I Am Undone – directed by Rebecca Thomson, written by Claire d’Este
Dr. Kelly (Karissa Lane) is performing cosmetic injections on a customer/patient (Nicole Farrow), when the good doctor’s own enhancements begin to come undone. Another one of my favorites, this one is over the top in concept and visuals, with copious amounts of bodily fluids oozing and spraying onto the doctor and her client. It’s also the only one of the shorts that fits into the comedy horror subgenre. Carrying the comedic tone all the way through to the credits, the crew includes Boobateers and a Pubes Wrangler.
Dark Origins – written and directed by Evan Randall Green
Kay (Jane Barry), a psychiatrist, is treating Ella (Rosie Keogh), a patient in lockup. The therapy takes place in a locked room, accompanied by a guard, presumably for the doctor’s protection. Kay has been treating Ella, who witnessed her father’s suicide, for hallucinations and visions since she was a young girl. Ella becomes extremely agitated because Kay doesn’t seem to take her visions seriously, so she is driven to take drastic measures to try to make Kay finally understand. Dark Origins effectively tackles the boundary between mental illness and the supernatural. This one sent serious ripples through the hair on the back of my neck.
The Priest – written and directed by Goran Spoljaric
After a sexual liaison at work, a man gives his lover a hotel room key and says he’ll meet her there the following night. But the woman (Pauline Grace), who is married to a paraplegic and has a daughter, begins to feel guilty.As she heads home from work, she takes the wrong train and her trip takes some unexpected turns . The mis-boarded train includes some very odd passengers and a mysterious and disturbing priest (David Macrae), who has a message for her. The Priest is about individuals, having made bad decisions and taken even worse actions, being given the opportunity to correct the path they have taken.
Ravenous – written and directed by Carmen Falk
A young girl arrives at her Grandmother’s for a stay. “Gramms” doesn’t say much and has some very strange habits.

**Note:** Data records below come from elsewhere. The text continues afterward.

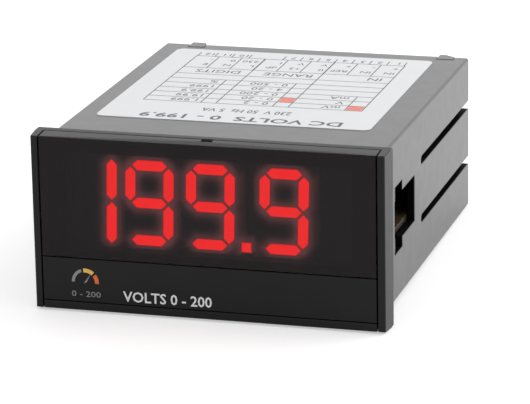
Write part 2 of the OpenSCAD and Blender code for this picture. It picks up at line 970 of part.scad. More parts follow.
module chip_leads() color("silver")
    for (i = [0 : chip_leads_per_side - 1], side = [0, 1])
        translate([chip_place(i), chip_y, board_top + socket_h])
            mirror([0, side, 0])
                translate([-lead_w / 2, 0, 0])
                    rotate([90, 0, 90])
                        linear_extrude(lead_w)
                            polygon([
                                [chip_w / 2, chip_h / 2 - lead_t / 2],
                                [chip_row / 2 + lead_t / 2 - lead_t, chip_h / 2 - lead_t / 2],
                                [chip_row / 2 + lead_t / 2 - lead_t, 0],
                                [chip_row / 2 + lead_t / 2, 0],
                                [chip_row / 2 + lead_t / 2, chip_h / 2 + lead_t / 2],
                                [chip_w / 2, chip_h / 2 + lead_t / 2]
                            ]);

// The stack of laminations with its two windows, about the transformer's middle.
module transformer_core() color("slategray")
    translate([transformer_x, transformer_y, transformer_z - core_h / 2])
        linear_extrude(core_h)
            difference() {
                square([core_w, core_l], center = true);
                for (side = [-1, 1])
                    translate([side * (core_leg / 2 + core_slot_w / 2), 0])
                        square([core_slot_w, core_slot_l], center = true);
            }

module transformer_bobbin() color("ivory")
    translate([transformer_x, transformer_y, transformer_z]) {
        leg_half_w = core_leg / 2 + bobbin_clear;
        leg_half_h = core_h / 2 + bobbin_clear;
        difference() {
            union() {
                along_y(-flange_half_l, flange_half_l)
                    square([2 * (leg_half_w + bobbin_t), 2 * (leg_half_h + bobbin_t)], center = true);
                for (y = [-flange_half_l, flange_half_l - flange_t])
                    along_y(y, y + flange_t)
                        square([2 * flange_half_w, 2 * bobbin_half_h], center = true);
                for (side = [0, 1])
                    mirror([0, side, 0])
                        block(
                            [-rail_half_w, flange_half_l - flange_t, board_top - transformer_z],
                            [rail_half_w, core_l / 2, -core_h / 2 - fit_gap]
                        );
            }
            along_y(-core_l, core_l)
                square([2 * leg_half_w, 2 * leg_half_h], center = true);
        }
    }

module transformer_winding() color("goldenrod")
    translate([transformer_x, transformer_y, transformer_z])
        along_y(-flange_half_l + flange_t, flange_half_l - flange_t)
            difference() {
                round_rect(
                    2 * (flange_half_w - winding_side_gap),
                    2 * (bobbin_half_h - winding_top_gap),
                    winding_r
                );
                square(
                    [core_leg + 2 * (bobbin_clear + bobbin_t), core_h + 2 * (bobbin_clear + bobbin_t)],
                    center = true
                );
            }

// Upright can with a rolled groove near its foot and a rounded top edge.
module filter_capacitors() color("navy") {
    groove_low = 1.6;
    groove_high = 2.9;
    groove_d = 0.5;
    slope = 0.4;
    rim_w = 0.7;
    rim_h = 0.3;
    r = filter_cap_d / 2;
    for (y = filter_cap_places)
        translate([filter_cap_x, y, board_top])
            rotate_extrude()
                polygon([
                    [0, 0],
                    [r - slope, 0],
                    [r, slope],
                    [r, groove_low],
                    [r - groove_d, groove_low + slope],
                    [r - groove_d, groove_high - slope],
                    [r, groove_high],
                    [r, filter_cap_h - groove_d],
                    [r - groove_d, filter_cap_h],
                    [r - groove_d - rim_w, filter_cap_h],
                    [r - groove_d - rim_w - rim_h, filter_cap_h - rim_h],
                    [0, filter_cap_h - rim_h]
                ]);
}

module film_capacitors() color("gold")
    for (place = film_places)
        translate([place[0], place[1], board_top + film_h / 2])
            cube([place[2], place[3], film_h], center = true);

// A row of leaded resistors lying across the board.
module resistors() color("tan")
    for (i = [0 : resistor_count - 1])
        translate([resistor_x + i * resistor_pitch, resistor_y, board_top + resistor_z]) {
            rotate([90, 0, 0])
                cylinder(d = resistor_d, h = resistor_l, center = true);
            rotate([90, 0, 0])
                cylinder(d = wire_d, h = resistor_span, center = true, $fn = 16);
            for (side = [-1, 1])
                translate([0, side * (resistor_span / 2 - wire_d / 2), -resistor_z])
                    cylinder(d = wire_d, h = resistor_z + wire_d / 2, $fn = 16);
        }

module rectifier() color("#222222")
    translate([rectifier_x, rectifier_y, board_top]) {
        translate([0, 0, rectifier_lift])
            cylinder(d = rectifier_d, h = rectifier_h);
        for (angle = [45 : 90 : 315])
            rotate(angle)
                translate([rectifier_d / 4, 0, 0])
                    cylinder(d = rectifier_wire_d, h = rectifier_lift + past, $fn = 16);
    }

module regulator_body() color("#222222")
    translate([regulator_x - regulator_w / 2, regulator_y, board_top + regulator_lift])
        cube([regulator_w, regulator_t, regulator_h]);

// The metal tab with its hole, and the three legs under the body.
module regulator_tab() color("silver")
    translate([regulator_x, regulator_y, board_top]) {
        difference() {
            translate([-regulator_w / 2, regulator_t, regulator_lift])
                cube([regulator_w, tab_t, tab_h]);
            translate([0, regulator_t + tab_t + past, tab_hole_z])
                rotate([90, 0, 0])
                    cylinder(d = tab_hole_d, h = tab_t + 2 * past);
        }
        for (x = [-leg_pitch, 0, leg_pitch])
            translate([x - leg_w / 2, leg_y, 0])
                cube([leg_w, leg_t, regulator_lift]);
    }

// The bent pins of the header, from the board to inside the plug's sockets.
module header_pin_row() {
    for (i = [0 : terminal_count - 1])
        translate([terminal_place(i) - header_pin_t / 2, 0, terminal_z])
            rotate([90, 0, 90])
                linear_extrude(header_pin_t)
                    polygon([
                        [pin_tip_y, -header_pin_t / 2],
                        [pin_tip_y, header_pin_t / 2],
                        [pin_drop_y, header_pin_t / 2],
                        [pin_drop_y, board_top - terminal_z],
                        [pin_drop_y + header_pin_t, board_top - terminal_z],
                        [pin_drop_y + header_pin_t, -header_pin_t / 2]
                    ]);
}

module terminal_header() color("green")
    difference() {
        block(
            [terminal_x - header_half_w - header_wall, header_front_y, board_top],
            [terminal_x + header_half_w + header_wall, header_back_y, header_top]
        );
        block(
            [terminal_x - header_half_w, header_floor_y, board_top + header_wall],
            [terminal_x + header_half_w, header_back_y + past, header_top - header_wall]
        );
        header_pin_row();
    }

module header_pins() color("silver")
    header_pin_row();

// The pull-off plug: a row of sockets inside the header, and wire entries and screw wells outside it.
module terminal_plug() color("green")
    difference() {
        union() {
            block(
                [terminal_x - block_half_w, plug_front_y, terminal_z - socket_half_h],
                [terminal_x + block_half_w, plug_body_y + past, terminal_z + socket_half_h]
            );
            along_x(terminal_x - plug_half_w, terminal_x + plug_half_w)
                polygon([
                    [plug_body_y, plug_low_z],
                    [plug_back_y, plug_low_z],
                    [plug_back_y, plug_top_z - plug_slope_h],
                    [plug_back_y - plug_slope_l, plug_top_z],
                    [plug_body_y + plug_chamfer, plug_top_z],
                    [plug_body_y, plug_top_z - plug_chamfer]
                ]);
        }
        for (i = [0 : terminal_count - 1])
            translate([terminal_place(i), 0, 0]) {
                block(
                    [-socket_half_w, plug_front_y - past, terminal_z - socket_low],
                    [socket_half_w, cage_front_y + past, terminal_z + socket_high]
                );
                block(
                    [-cage_w / 2 - cage_clear, cage_front_y - cage_clear, cage_low_z - cage_clear],
                    [cage_w / 2 + cage_clear, plug_back_y + past, cage_low_z + cage_h + cage_clear]
                );
                translate([0, cage_mid_y, terminal_z])
                    cylinder(d = screw_head_d + 2 * screw_clear, h = plug_h);
            }
    }

// The metal cage of each terminal, its thread and its contact tongue.
module terminal_clamps() color("silver")
    for (i = [0 : terminal_count - 1])
        translate([terminal_place(i), 0, 0]) {
            difference() {
                block(
                    [-cage_w / 2, cage_front_y, cage_low_z],
                    [cage_w / 2, cage_front_y + cage_l, cage_low_z + cage_h]
                );
                block(
                    [-cage_hole_w / 2, cage_front_y - past, cage_low_z + cage_t],
                    [cage_hole_w / 2, cage_front_y + cage_l + past, cage_low_z + cage_t + cage_hole_h]
                );
                translate([0, cage_mid_y, cage_low_z + cage_hole_h])
                    cylinder(d = screw_shank_d, h = cage_h);
            }
            translate([0, 0, terminal_z + contact_top - contact_t])
                linear_extrude(contact_t)
                    polygon([
                        [-header_pin_t / 2, plug_front_y + contact_end_gap],
                        [header_pin_t / 2, plug_front_y + contact_end_gap],
                        [header_pin_t / 2, cage_front_y],
                        [cage_hole_w / 2 + contact_foot_side, cage_front_y],
                        [cage_hole_w / 2 + contact_foot_side, cage_front_y + contact_foot_l],
                        [-cage_hole_w / 2 - contact_foot_side, cage_front_y + contact_foot_l],
                        [-cage_hole_w / 2 - contact_foot_side, cage_front_y],
                        [-header_pin_t / 2, cage_front_y]
                    ]);
        }

module terminal_screws() color("silver")
    for (i = [0 : terminal_count - 1])
        translate([terminal_place(i), cage_mid_y, 0])
            difference() {
                union() {
                    translate([0, 0, cage_low_z + cage_t + cage_hole_h])
                        cylinder(d = screw_shank_d, h = cage_h - cage_t - cage_hole_h + screw_tip);
                    translate([0, 0, cage_low_z + cage_h + cage_clear])
                        cylinder(d = screw_head_d, h = screw_head_h);
                }
                translate([0, 0, cage_low_z + cage_h + cage_clear + screw_head_h])
                    cube([screw_slot_w, screw_head_d + past, 2 * screw_slot_d], center = true);
            }

// One soldered end: a cone with its wide end on the underside of the main board.
module solder_cone(tip_r, foot_r, height) {
    translate([0, 0, board_low - height])
        cylinder(r1 = tip_r, r2 = foot_r, h = height, $fn = 16);
}

// Soldered ends under the main board, below each row of pins.
module solder_joints() color("silver") {
    for (i = [0 : terminal_count - 1])
        translate([terminal_place(i), pin_drop_y + header_pin_t / 2, 0])
            solder_cone(0.4, 0.9, solder_h);
    for (i = [0 : link_count - 1])
        translate([link_place(i), link_drop_y - pin_t / 2, 0])
            solder_cone(0.3, 0.8, small_solder_h);
}

module rating_label() color("white")
    translate([label_x, label_front + label_l / 2, body_h / 2])
        linear_extrude(label_t)
            round_rect(label_w, label_l, label_r);

housing();
rear_cover();
front_frame();
insert_carrier();
display_window();
legend_plate();
display_board();
half_digit();
left_digit();
middle_digit();
right_digit();
point_lamp();
lit_segments();
dark_segments();
zero_trimmer_body();
zero_trimmer_rotor();
span_trimmer_body();
span_trimmer_rotor();
main_board();
link_strip();
link_pins();
chip_socket();
converter_chip();
chip_leads();
transformer_core();
transformer_bobbin();
transformer_winding();
filter_capacitors();
film_capacitors();
resistors();
rectifier();
regulator_body();
regulator_tab();
terminal_header();
header_pins();
terminal_plug();
terminal_clamps();
terminal_screws();
solder_joints();
rating_label();
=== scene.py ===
import json
import math

import bmesh
import bpy
import numpy as np
from mathutils import Matrix, Vector


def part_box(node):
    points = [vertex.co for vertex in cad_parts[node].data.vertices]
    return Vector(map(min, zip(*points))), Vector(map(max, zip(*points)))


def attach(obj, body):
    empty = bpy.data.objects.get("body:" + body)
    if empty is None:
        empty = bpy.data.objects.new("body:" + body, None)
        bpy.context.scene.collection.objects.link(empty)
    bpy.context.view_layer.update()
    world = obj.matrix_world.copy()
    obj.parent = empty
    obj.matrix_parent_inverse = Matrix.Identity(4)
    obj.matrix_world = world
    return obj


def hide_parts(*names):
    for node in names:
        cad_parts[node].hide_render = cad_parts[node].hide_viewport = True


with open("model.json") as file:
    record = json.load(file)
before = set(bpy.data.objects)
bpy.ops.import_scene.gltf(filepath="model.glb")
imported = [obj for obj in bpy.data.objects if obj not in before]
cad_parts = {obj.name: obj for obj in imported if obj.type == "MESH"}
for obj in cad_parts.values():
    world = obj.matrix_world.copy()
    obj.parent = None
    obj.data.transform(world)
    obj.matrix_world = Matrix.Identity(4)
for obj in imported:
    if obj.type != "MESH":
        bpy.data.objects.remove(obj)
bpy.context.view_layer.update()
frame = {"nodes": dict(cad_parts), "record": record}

# The look of the digital panel meter, in the part's own frame. Lengths are in metres, except on
# the printed faces, which are laid out in millimetres.
MM = 0.001
BODY_OF = {
    node: body
    for body, nodes in frame["record"]["behaviour"]["bodies"].items()
    for node in nodes
}
SLOT_OF = {node: obj.data.materials[0].name for node, obj in frame["nodes"].items()}


# ---------------------------------------------------------------- materials

# The window takes most of the light that crosses it twice, so what glows behind it is stronger.
WINDOW_ALPHA = 0.72
WINDOW_PASSES = (1 - WINDOW_ALPHA) ** 2
SEGMENT_RED = (1.0, 0.009, 0.009)
SEGMENT_STRENGTH = 0.80 / WINDOW_PASSES
# Painted glow: the red that the module faces and the window's back give off stands in for the
# segments' light falling on them.
PAINTED_SPILL_RED = (1.0, 0.30, 0.33)
PAINTED_SPILL_STRENGTH = 0.053 / WINDOW_PASSES
# Painted haze: strength of the glow given to the window's back, standing in for scattered segment
# light.
PAINTED_HAZE_STRENGTH = 0.012 / (WINDOW_ALPHA * (1 - WINDOW_ALPHA))

# Most values of a noise texture lie between these.
NOISE_LOW, NOISE_HIGH = 0.3, 0.7

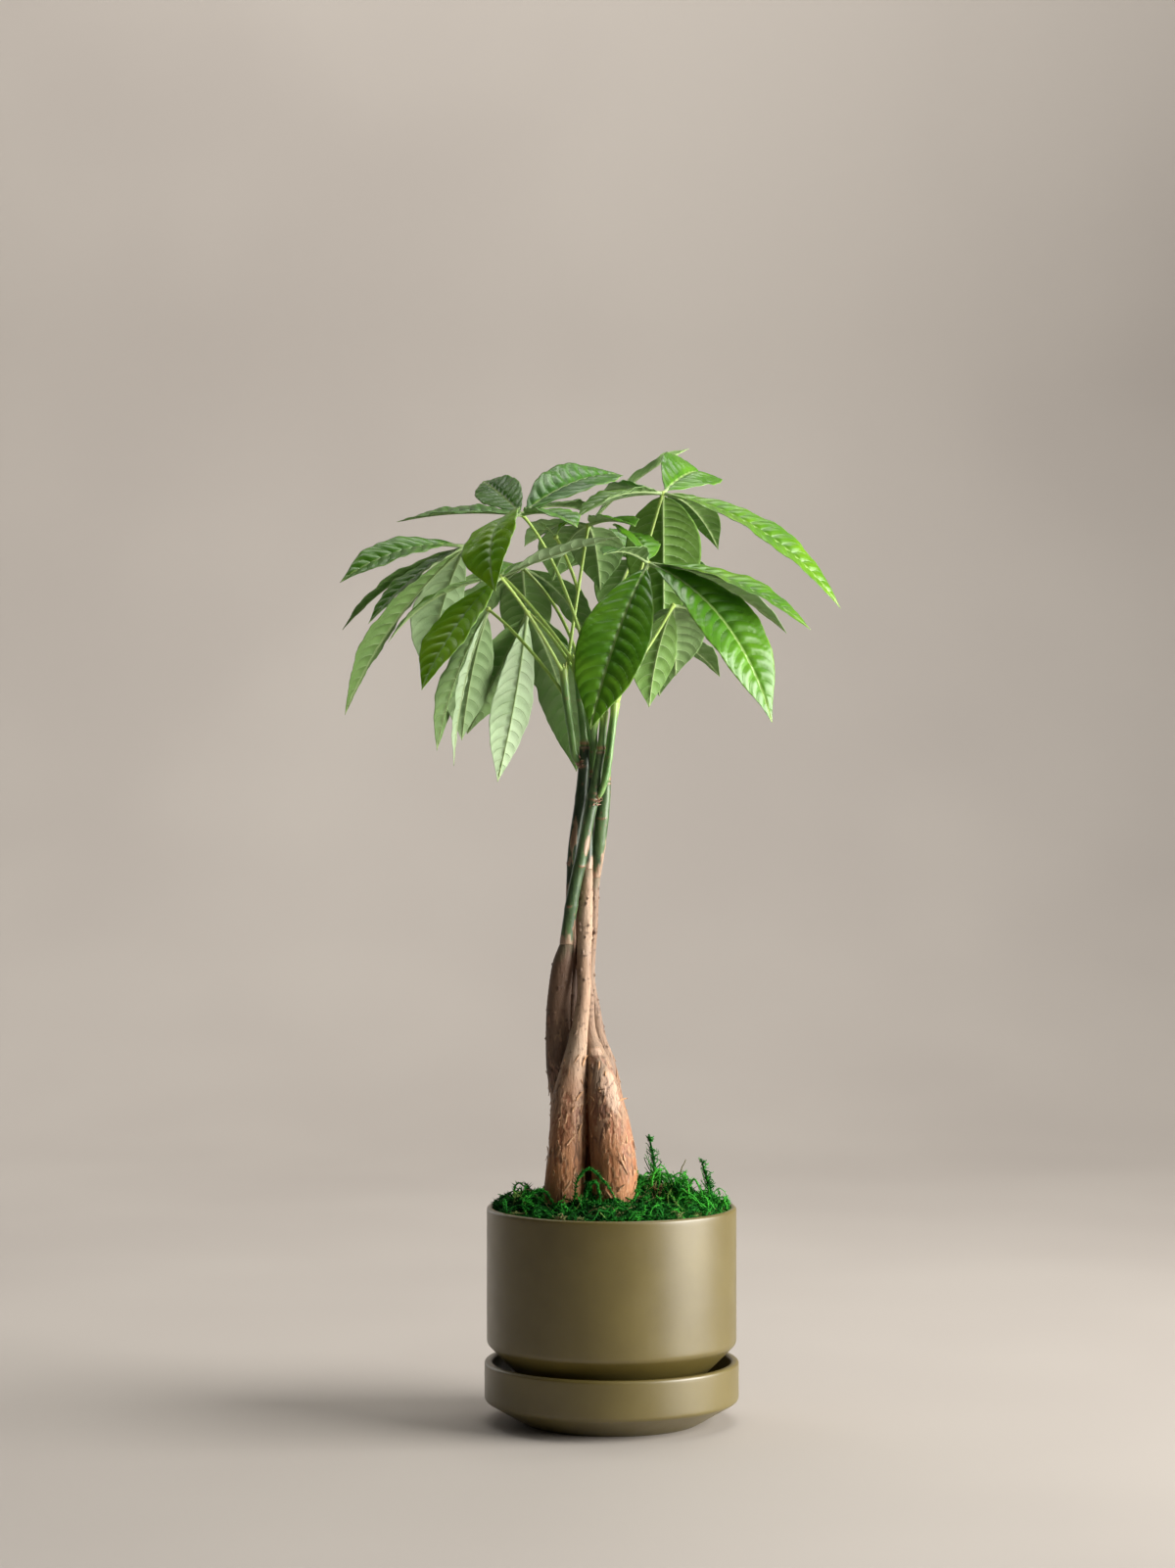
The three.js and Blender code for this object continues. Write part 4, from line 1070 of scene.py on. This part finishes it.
def add_leaflet(skin, hub, leaflet, phase, fold, freshness_and_light, pale):
    """A closed thin blade with puffed fields between its side veins, and its midrib below it."""
    *tip, width, rise, roll = leaflet
    chord = np.array(tip, float) - hub
    length = np.linalg.norm(chord)
    along = chord / length
    level_up = unit(UP - along * along[2])
    turn = math.radians(roll)
    up = level_up * math.cos(turn) + np.cross(along, level_up) * math.sin(turn)
    side = np.cross(along, up)

    def midrib(s):
        """The arched line of the midrib, and the way that the blade faces along it."""
        rib = hub + chord * s + up * (4 * rise * s * (1 - s))
        return rib, np.cross(side, unit(chord + up * (4 * rise * (1 - 2 * s))))

    steps = max(24, int(length * 1.25))
    s = np.linspace(0, 1, steps)[:, None]
    t = ACROSS[None]
    rib, normal = midrib(s)
    least = np.where(s > 0.9, LEAFLET_TIP_HALF, LEAFLET_ROOT_HALF)
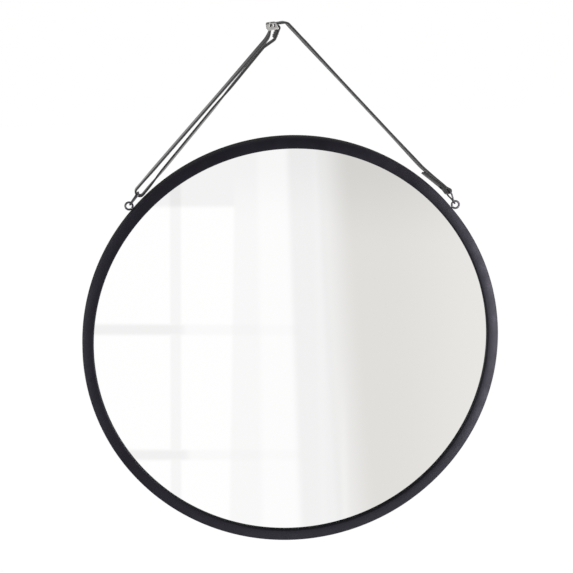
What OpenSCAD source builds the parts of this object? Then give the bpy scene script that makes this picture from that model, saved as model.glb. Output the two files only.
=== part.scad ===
// Round wall mirror in a deep tray frame, hung from a hook by an adjustable leather strap.
// Origin: middle of the strap's underside where it rests on the wall hook.
// +Z is up, -Y faces the room and +Y faces the wall.

/* [Mirror] */
// Outside diameter of the frame ring
mirror_d = 500; // [400:5:600]
// Width of the ring's front face
rim_w = 13.3; // [11:0.1:20]
// Depth from the ring's front face to the glass
recess = 5; // [4:0.5:8]
// Thickness of the mirror glass
glass_t = 3; // [2:0.5:5]
// Radial gap round the glass
glass_gap = 0.4; // [0.2:0.1:1]
// Thickness of the foam tape behind the glass
tape_t = 1; // [0.6:0.1:2]
// Thickness of the card that packs the glass forwards
packing_t = 7; // [6:0.5:10]
// Thickness of the back panel
panel_t = 3; // [2.5:0.1:5]
// Width of the ledge that the back panel is screwed to
ledge_w = 6.7; // [6:0.1:8]
// Radial gap round the back panel
panel_gap = 0.3; // [0.2:0.1:0.6]
// Rounding of the ring's outer front edge
rim_round = 1.2; // [0.4:0.1:2]
// Rounding of the ring's other edges
edge_round = 0.6; // [0.2:0.1:1]

/* [Back fixings] */
// Number of panel screws
screw_count = 8; // [6:1:12]
// Diameter of a screw's shank
screw_d = 2.4; // [2:0.1:3]
// Diameter of a screw's countersunk head
screw_head_d = 4.6; // [4:0.1:5]
// Length of a screw
screw_len = 9; // [7:0.5:12]
// Number of foam tape strips
tape_count = 6; // [3:1:9]
// Width of a foam tape strip
tape_w = 19; // [12:1:30]
// Diameter of a wall bumper
bumper_d = 12; // [8:0.5:16]
// Thickness of a wall bumper
bumper_t = 3.5; // [3.2:0.1:6]
// Distance of the bumpers from the mirror's centre
bumper_reach = 215; // [150:1:220]

/* [Screw eyes] */
// Angle from the mirror's own top to each screw eye
eye_angle = 49.3; // [40:0.1:60]
// How far the mirror hangs turned clockwise
hang_turn = 2.2; // [0:0.1:4]
// Depth of the screw eyes behind the ring's front face
hang_depth = 14.3; // [13.8:0.1:15]
// Outside diameter of an eye
eye_d = 11; // [9:0.1:13]
// Wire diameter of an eye
eye_wire = 2.4; // [2:0.1:2.8]
// Length of an eye's shank inside the ring
shank_len = 11; // [8:0.5:11.5]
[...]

In fact, there’s something very peculiar about Gramms. There is no food or money, so the girl must scavenge for something acceptable to sustain them. And she and Gramms have different ideas of the meaning of “acceptable.” Be forewarned that this segment contains no dialogue, but even so, I found it particularly disturbing.
Scission – written and directed by Matthew Goodrich
A young boy is dead and his mother leaves her family to live with her father. One night, she is pulled from under the bed by a strange entity and disappears. Her husband, two daughters, baby, and sister are left to deal with the aftermath of the boy’s death and her disappearance. As you might suspect, relationships in the altered family are not the best and the father (Steve Hayden) is not handling it well. Scission comes in at 13 minutes, the longest segment of the anthology and a little over the submission guidelines, but the development and ending are very effective.
Flash – directed by Nicholas Colla and Daniel Daperis
Two couples and a friend are partying together in a cabin in a forest. According to legend, the forest is haunted, but our partiers don’t buy into the legend. The plus one goes outside for a smoke and that’s when their problems begin. There are no real surprises in Flash, but nonetheless, I got a dose of horripilation from the final scene.
A Night of Horror: Volume 1 is a pleasant surprise – a very nice horror anthology with not a loser in the lot. Production values and acting maintain a consistently high standard. I’m happy to see that this is billed as the first annual anthology, indicating that there will be more. I’m looking forward to Volume 2 next year.
I give this film 3.75 out of 5 blood splattered canvases. But that’s just me.